Completed in fall 2020, the 30-acre Paco Sanchez Park near Lakewood/Dry Gulch Park off West Colfax Avenue is a mecca for adventurous kids with more advanced motor skills. A seemingly endless array of colorful music-themed play structures—rope bridges in the shape of sound waves! musical chimes that play as your children run over the bridge!—are anchored by a funhouselike climb-and-slide tower in the shape of a giant 1950s-era microphone. (Designed by Denver-based Dig Studio, the park is named for the founder of Denver’s first Spanish-language radio station.) You’ll have to pry your kids—and all their new BFFs—away from the zipline swing.

Colorado Railroad Museum
Colorado Railroad Museum. Photo courtesy of Colorado Railroad Museum

Colorado Railroad Museum, Golden

Kids who like things that go will find a bona fide happy place in this 15-acre outdoor train museum ($10 per adult, $5 per child; under two play for free) showcasing locomotives, cabooses, and model trains galore. Let them roam the railyard and explore historic passenger cars and rail equipment, or plan your visit on a special day (check the online calendar) when your tiny train aficionado can join group play date activities such as a storybook tour or arts and crafts. Train rides around the campus in various vintage engines run Thursday through Sunday, every half hour, for a small extra fee ($4 per adult, $2 per child over two).

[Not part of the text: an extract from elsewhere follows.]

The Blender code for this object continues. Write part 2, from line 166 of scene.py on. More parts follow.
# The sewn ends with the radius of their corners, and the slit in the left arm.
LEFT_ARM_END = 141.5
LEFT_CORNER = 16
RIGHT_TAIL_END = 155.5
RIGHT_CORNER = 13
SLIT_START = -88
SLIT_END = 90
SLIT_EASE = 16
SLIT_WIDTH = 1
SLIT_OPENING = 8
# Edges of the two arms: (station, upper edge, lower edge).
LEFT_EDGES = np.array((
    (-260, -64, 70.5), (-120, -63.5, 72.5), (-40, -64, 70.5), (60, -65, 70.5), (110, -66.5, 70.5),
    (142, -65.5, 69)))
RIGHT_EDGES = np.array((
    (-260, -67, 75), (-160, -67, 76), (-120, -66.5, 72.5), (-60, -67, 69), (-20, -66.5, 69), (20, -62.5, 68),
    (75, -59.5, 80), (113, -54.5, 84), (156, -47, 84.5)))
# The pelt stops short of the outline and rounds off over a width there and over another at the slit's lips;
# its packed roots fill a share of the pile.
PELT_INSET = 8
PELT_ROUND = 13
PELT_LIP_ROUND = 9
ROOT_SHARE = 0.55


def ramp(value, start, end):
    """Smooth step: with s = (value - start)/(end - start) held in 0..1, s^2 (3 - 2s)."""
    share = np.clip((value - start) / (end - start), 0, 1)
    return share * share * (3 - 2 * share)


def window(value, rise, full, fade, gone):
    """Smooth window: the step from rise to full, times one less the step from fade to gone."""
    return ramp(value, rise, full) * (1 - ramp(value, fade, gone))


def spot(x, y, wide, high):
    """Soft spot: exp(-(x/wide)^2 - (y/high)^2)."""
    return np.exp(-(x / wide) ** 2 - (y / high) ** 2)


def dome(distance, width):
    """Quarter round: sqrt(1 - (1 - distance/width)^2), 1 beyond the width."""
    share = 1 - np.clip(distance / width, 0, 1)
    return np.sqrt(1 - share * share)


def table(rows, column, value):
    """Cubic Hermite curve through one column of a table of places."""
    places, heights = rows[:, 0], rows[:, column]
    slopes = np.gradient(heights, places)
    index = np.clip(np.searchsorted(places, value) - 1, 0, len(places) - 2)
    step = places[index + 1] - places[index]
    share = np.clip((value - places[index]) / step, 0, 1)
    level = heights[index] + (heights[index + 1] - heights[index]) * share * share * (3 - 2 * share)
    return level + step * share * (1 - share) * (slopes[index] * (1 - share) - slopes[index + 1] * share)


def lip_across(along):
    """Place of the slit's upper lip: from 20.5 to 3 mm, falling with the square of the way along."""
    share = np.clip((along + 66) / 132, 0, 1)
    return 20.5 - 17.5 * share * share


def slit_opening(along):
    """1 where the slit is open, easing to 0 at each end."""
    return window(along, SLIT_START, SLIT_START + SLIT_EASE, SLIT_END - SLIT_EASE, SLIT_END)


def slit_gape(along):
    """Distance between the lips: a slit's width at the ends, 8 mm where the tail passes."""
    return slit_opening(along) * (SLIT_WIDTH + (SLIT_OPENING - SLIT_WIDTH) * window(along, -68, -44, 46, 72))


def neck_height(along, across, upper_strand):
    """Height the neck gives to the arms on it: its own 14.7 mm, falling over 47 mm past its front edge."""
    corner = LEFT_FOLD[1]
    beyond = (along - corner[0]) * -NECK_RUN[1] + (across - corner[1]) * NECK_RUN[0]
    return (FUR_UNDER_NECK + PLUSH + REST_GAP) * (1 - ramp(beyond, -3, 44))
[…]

The legendary Galloping Goose, a 1930s “motor railcar” modeled after an automobile, is back to carrying passengers this summer after a social-distancing hiatus. Beat the weekend crowds by going on a Thursday: Pop-up exhibits, historical characters, demonstrations, scavenger hunts, and special guests from partner cultural organizations are organized around a different theme each week.

Acreage at Stem Ciders
Acreage at Stem Ciders. Photo courtesy of Stem Ciders

Acreage at Stem Ciders, Lafayette

It might seem unconventional, but hear us out: What do you get when you cross an award-winning craft cidery, a fresh farmhouse menu, plenty of surrounding green space, panoramic Front Range sunset views, and…a playground? The perfect place to while away an afternoon while your brood runs around or plays cornhole with the throngs of other kids whose parents had the same idea, that’s what. Mosey up to the Acreage ciderhouse and eatery in Lafayette on a sunny weekend and nab a picnic table on the deck to order food. Just drinking? Pull up an Adirondack on the grass and grab yourself a refreshing dry cider (recent fave: the salted cucumber variety) from the main building’s exterior window counter while you keep an eye on the youngins’ antics.

Levitt Pavilion
Levitt Pavilion. Photo by Alivecoverage

Levitt Pavilion Denver in Ruby Hill Park, Denver

If you’ve got a couple of not-quite-teenagers—old enough for a little independence, but not quite ready to be dropped off by themselves—check out this year’s free concert series at south Denver’s Levitt Pavilion. Round up a few of their friends on a balmy evening and head to the amphitheater, where your big kids can claim their own space on the seat-yourself grassy hillside surrounding the stage. Then set up your chairs, blankets, and picnic supplies (on a recent visit, food truck options were limited) at a reasonable distance. They get to chill with their friends; you get to be in the venue but not on top of them; and everyone gets to groove to some tunes. Win-win-win.